It is really very unusual for boats to be struck while actually sailing. The reason for this appears to be that the motion of the boat through the water
and the mast
through the air dissipates charge, such that a big ground charge cannot effectively gather. Most strikes happen in Marinas
or at anchor
for exactly this reason. They can be devastating. A few years ago a big superyacht ketch
burnt to the waterline in Falmouth Antigua
following a lightning strike. The strategy I recommend is twofold: attempt to dissipate static charge in your rig, which "attracts" a strike, and is the precursor to one. You can try attaching a dissipator to the masthead which is basically a brush of extremely fine steel
filaments, which are supposed to aid charge dissipation. This is fairly conventional and has a good rationale for success. Rather more unconventional is the arrangement I carry aboard my own boat.

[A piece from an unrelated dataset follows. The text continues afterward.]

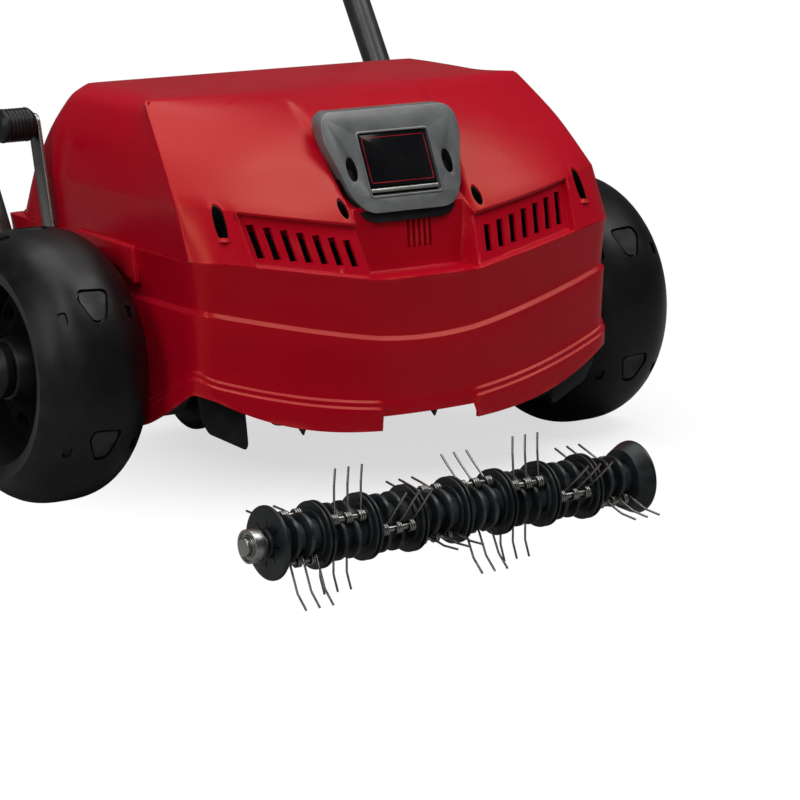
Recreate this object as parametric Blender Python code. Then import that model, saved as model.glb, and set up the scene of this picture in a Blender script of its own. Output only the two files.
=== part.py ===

In Scotland
a decade or so ago I had it made by a lightning protection company specialising in buildings. It is a grounding surface comprised of around 70cm grid of thick copper stips riveted together in a lattice and bonded to a massive cable which has an equally massive alligator clip at the other end. If anchored or in a marina during an electrical storm, I dangle the thing over the side into the water
, hung by a lanyard from the rails, and clip the cable to a cap shroud
. The idea is of course that in the case of a strike the charge would be encouraged to take out or take the route
of said single shroud
, and not pass through the boat. So far I have not been struck (searches for wood to knock), and not for lack of storms!
The oven faraday cage is sensible SOP for electrical storms and boats.